▶ **The request**: Draw out every line with the word "pose" from the listing below.

▶ **Given records**:
═══

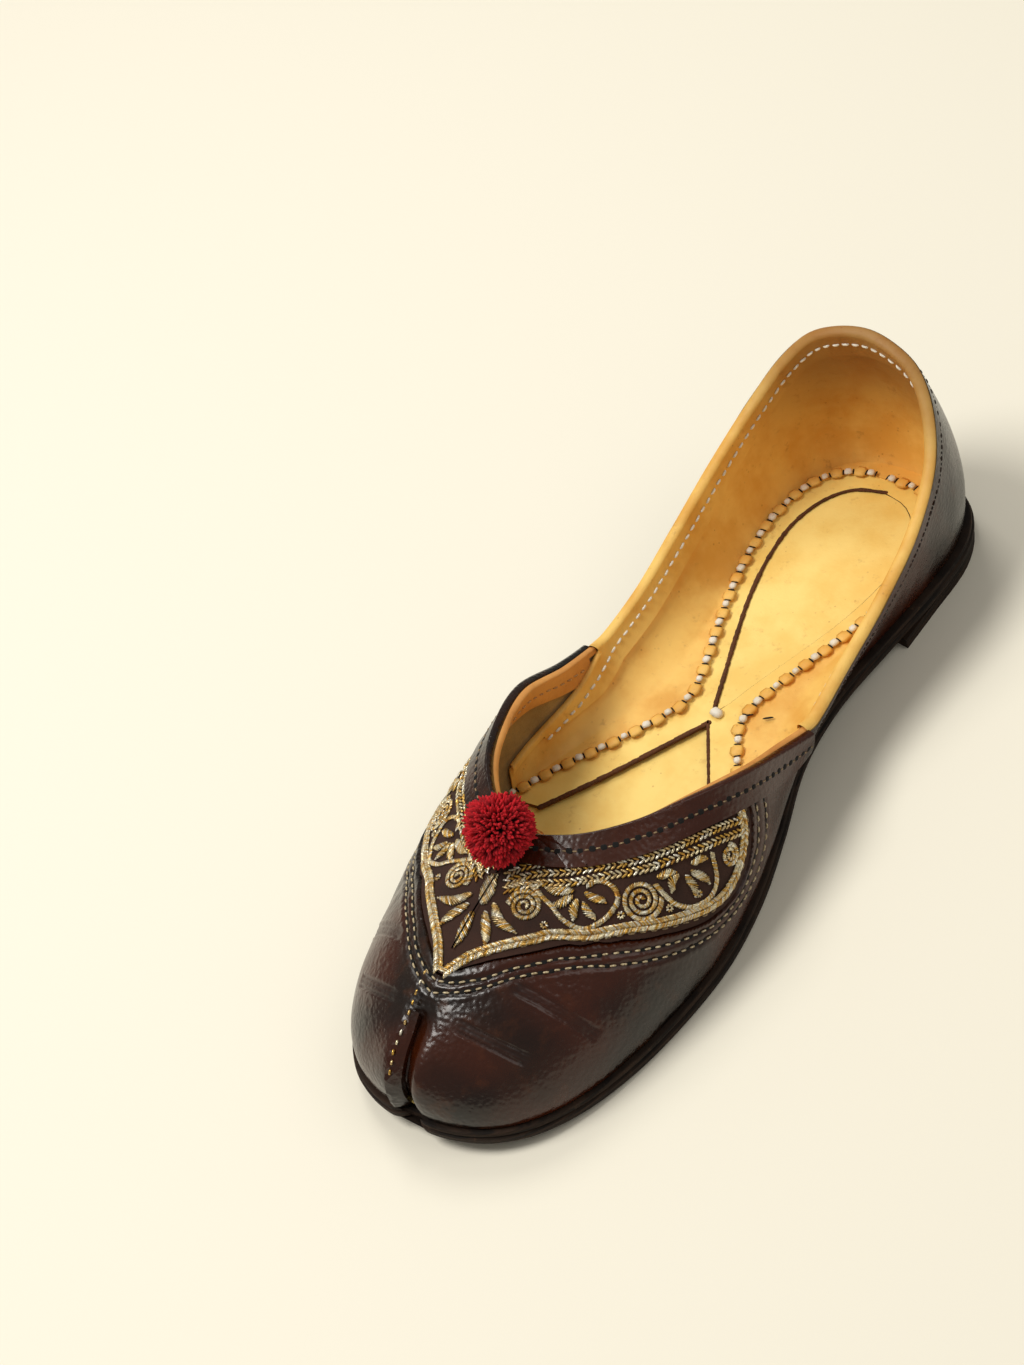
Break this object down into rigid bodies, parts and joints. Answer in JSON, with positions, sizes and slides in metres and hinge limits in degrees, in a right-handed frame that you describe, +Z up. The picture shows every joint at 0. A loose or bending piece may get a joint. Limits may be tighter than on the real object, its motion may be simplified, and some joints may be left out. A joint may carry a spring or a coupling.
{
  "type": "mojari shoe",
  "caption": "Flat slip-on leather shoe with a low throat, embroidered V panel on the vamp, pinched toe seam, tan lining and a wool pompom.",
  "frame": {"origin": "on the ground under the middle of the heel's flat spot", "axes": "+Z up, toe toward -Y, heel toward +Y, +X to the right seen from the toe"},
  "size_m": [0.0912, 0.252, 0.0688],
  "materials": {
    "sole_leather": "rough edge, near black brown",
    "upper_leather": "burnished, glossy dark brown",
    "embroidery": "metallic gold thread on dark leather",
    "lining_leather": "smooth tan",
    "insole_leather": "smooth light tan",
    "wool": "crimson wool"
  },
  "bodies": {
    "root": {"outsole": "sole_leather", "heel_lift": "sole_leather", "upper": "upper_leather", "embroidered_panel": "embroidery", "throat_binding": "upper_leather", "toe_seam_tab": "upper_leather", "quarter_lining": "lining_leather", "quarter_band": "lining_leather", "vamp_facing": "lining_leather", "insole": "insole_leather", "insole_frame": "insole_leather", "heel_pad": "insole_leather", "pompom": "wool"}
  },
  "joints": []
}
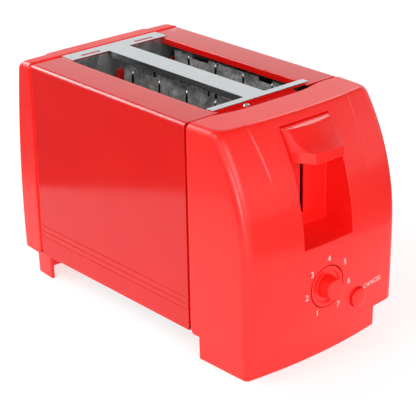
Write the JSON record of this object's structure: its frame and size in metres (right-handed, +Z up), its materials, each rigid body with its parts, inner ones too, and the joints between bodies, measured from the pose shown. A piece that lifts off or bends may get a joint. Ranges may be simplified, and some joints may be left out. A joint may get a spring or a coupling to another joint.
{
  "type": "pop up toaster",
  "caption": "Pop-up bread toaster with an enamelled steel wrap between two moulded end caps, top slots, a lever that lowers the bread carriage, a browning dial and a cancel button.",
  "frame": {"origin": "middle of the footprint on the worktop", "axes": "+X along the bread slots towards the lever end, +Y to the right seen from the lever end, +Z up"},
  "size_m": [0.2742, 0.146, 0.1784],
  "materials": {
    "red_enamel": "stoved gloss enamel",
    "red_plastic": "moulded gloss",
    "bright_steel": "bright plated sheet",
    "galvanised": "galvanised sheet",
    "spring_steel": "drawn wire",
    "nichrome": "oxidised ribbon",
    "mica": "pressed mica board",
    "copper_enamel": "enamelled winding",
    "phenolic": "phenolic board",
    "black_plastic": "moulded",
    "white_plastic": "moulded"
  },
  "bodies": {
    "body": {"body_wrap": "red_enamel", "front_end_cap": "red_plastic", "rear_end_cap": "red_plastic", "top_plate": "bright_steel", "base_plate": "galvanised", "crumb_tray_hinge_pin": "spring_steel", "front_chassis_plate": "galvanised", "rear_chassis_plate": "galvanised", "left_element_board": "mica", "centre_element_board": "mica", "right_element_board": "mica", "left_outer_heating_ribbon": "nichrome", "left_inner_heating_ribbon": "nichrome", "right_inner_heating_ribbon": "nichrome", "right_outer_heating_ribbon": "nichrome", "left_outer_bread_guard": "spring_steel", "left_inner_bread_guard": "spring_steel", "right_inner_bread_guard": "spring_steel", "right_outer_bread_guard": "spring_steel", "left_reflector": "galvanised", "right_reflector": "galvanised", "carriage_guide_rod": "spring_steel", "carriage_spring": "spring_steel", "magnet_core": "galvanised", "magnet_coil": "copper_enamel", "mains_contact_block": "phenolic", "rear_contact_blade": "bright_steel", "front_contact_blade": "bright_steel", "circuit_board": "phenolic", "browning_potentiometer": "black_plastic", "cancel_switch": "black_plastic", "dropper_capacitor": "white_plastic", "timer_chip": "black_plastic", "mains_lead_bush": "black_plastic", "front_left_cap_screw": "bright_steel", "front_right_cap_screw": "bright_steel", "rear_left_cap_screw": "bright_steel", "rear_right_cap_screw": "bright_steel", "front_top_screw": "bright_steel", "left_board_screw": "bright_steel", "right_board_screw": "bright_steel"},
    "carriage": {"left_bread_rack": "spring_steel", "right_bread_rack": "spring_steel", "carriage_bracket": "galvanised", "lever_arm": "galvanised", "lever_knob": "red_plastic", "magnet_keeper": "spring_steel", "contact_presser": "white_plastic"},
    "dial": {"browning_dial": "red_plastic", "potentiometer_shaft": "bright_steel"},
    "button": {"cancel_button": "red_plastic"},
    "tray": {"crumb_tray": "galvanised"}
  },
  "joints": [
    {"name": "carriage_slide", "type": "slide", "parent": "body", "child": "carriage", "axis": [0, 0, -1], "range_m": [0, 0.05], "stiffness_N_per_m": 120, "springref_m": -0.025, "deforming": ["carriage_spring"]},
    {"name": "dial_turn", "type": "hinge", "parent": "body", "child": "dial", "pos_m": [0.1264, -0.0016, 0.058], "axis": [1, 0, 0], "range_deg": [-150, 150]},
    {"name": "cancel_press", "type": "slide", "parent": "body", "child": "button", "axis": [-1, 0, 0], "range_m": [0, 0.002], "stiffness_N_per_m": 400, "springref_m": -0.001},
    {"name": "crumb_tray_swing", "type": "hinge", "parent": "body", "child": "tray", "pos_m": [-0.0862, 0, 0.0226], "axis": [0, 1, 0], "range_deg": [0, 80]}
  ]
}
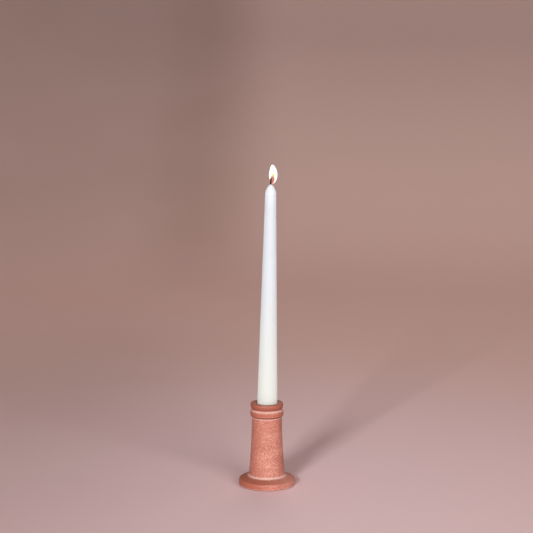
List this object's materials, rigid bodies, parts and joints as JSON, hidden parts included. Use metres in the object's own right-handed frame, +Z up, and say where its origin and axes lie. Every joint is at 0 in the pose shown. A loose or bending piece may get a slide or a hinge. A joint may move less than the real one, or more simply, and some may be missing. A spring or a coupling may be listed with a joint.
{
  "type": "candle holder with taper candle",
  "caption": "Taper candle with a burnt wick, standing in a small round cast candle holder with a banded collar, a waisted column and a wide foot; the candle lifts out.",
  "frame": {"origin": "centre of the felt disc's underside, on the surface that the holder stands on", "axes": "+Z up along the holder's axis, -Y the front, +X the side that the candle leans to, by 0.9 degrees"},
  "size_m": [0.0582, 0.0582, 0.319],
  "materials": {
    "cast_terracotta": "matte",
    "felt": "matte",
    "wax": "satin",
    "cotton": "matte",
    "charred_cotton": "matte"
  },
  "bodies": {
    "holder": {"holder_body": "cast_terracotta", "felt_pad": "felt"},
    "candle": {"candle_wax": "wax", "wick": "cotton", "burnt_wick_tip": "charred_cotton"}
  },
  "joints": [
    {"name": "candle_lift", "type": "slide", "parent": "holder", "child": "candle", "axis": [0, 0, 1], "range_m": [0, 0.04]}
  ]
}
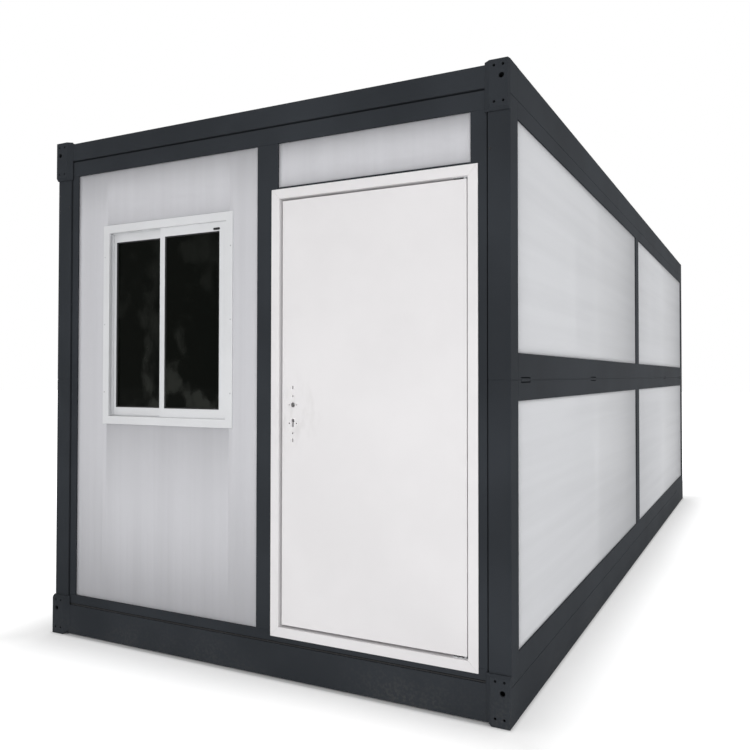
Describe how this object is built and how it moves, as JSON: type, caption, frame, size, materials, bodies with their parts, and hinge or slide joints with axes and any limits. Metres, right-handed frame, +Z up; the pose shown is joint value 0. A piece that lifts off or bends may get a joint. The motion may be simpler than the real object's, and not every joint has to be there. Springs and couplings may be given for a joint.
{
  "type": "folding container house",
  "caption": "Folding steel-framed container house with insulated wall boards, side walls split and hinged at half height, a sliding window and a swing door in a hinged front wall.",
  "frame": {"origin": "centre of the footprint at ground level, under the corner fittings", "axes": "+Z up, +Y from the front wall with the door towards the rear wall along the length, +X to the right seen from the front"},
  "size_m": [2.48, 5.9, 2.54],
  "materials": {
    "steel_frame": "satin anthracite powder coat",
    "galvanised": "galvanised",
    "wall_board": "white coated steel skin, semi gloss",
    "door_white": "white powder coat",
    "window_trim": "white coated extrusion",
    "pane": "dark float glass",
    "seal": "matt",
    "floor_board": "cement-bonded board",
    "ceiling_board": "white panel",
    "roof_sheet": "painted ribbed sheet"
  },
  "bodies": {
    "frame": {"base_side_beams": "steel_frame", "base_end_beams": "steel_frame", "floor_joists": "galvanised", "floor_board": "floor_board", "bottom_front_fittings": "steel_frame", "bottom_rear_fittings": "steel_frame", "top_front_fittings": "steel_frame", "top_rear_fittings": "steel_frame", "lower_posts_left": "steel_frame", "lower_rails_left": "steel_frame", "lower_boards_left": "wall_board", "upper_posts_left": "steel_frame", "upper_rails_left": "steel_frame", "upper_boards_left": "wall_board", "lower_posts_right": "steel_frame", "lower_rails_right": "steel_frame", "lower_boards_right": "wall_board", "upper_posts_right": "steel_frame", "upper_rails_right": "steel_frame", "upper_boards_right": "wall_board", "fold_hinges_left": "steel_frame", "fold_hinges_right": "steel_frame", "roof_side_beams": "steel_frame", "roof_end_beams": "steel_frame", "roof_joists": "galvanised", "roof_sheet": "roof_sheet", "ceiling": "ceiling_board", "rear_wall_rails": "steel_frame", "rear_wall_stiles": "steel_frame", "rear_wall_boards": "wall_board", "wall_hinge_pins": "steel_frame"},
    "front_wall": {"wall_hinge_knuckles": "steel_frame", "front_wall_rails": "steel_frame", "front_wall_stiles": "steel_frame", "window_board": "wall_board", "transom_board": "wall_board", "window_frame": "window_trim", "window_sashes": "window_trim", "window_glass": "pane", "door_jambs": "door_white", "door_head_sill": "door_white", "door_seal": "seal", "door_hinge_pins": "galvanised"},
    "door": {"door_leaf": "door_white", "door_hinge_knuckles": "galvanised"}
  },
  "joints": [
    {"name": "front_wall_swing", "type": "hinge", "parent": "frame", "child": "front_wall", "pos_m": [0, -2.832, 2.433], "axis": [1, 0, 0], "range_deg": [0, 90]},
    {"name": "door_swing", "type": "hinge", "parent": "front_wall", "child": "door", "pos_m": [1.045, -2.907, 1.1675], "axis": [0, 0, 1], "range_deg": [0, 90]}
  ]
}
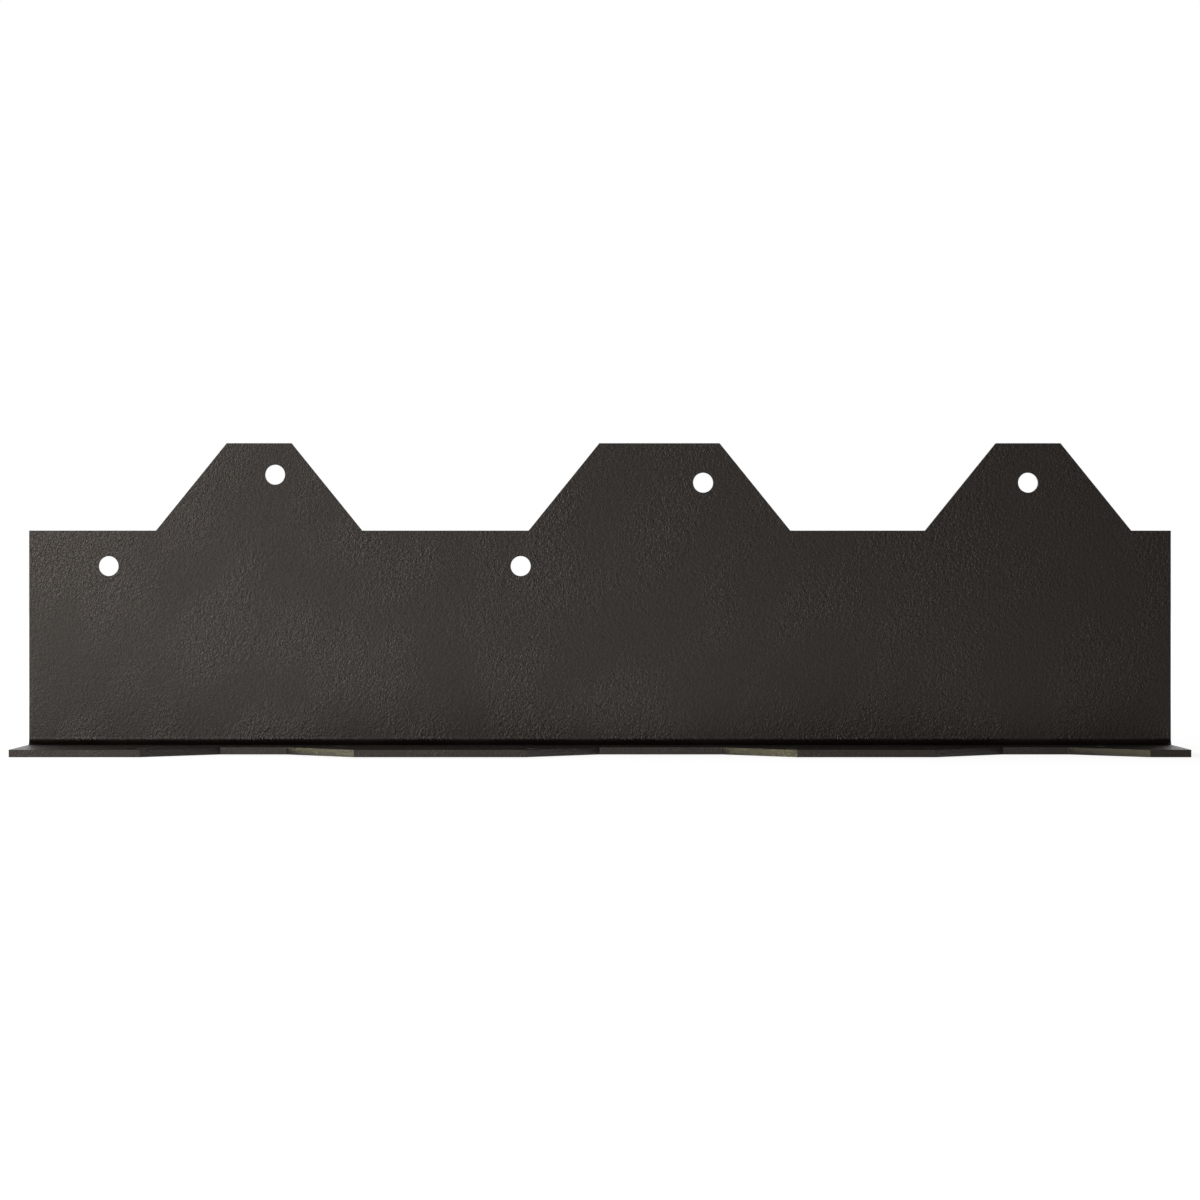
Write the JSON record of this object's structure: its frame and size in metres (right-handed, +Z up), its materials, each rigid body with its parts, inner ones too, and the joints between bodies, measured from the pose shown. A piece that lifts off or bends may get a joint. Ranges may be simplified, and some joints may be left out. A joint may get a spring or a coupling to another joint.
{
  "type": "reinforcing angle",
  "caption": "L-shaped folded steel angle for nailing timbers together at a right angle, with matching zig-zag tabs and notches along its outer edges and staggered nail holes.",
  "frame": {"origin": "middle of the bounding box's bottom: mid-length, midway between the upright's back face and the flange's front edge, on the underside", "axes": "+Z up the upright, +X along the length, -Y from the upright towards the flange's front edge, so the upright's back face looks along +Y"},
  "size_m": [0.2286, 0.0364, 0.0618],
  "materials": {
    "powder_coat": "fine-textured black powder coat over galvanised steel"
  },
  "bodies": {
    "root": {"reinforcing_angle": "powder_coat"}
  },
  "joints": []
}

═══

▶ **Answer**:
Write the JSON record of this object's structure: its frame and size in metres (right-handed, +Z up), its materials, each rigid body with its parts, inner ones too, and the joints between bodies, measured from the pose shown. A piece that lifts off or bends may get a joint. Ranges may be simplified, and some joints may be left out. A joint may get a spring or a coupling to another joint.
List this object's materials, rigid bodies, parts and joints as JSON, hidden parts included. Use metres in the object's own right-handed frame, +Z up, and say where its origin and axes lie. Every joint is at 0 in the pose shown. A loose or bending piece may get a slide or a hinge. A joint may move less than the real one, or more simply, and some may be missing. A spring or a coupling may be listed with a joint.
Describe how this object is built and how it moves, as JSON: type, caption, frame, size, materials, bodies with their parts, and hinge or slide joints with axes and any limits. Metres, right-handed frame, +Z up; the pose shown is joint value 0. A piece that lifts off or bends may get a joint. The motion may be simpler than the real object's, and not every joint has to be there. Springs and couplings may be given for a joint.
Write the JSON record of this object's structure: its frame and size in metres (right-handed, +Z up), its materials, each rigid body with its parts, inner ones too, and the joints between bodies, measured from the pose shown. A piece that lifts off or bends may get a joint. Ranges may be simplified, and some joints may be left out. A joint may get a spring or a coupling to another joint.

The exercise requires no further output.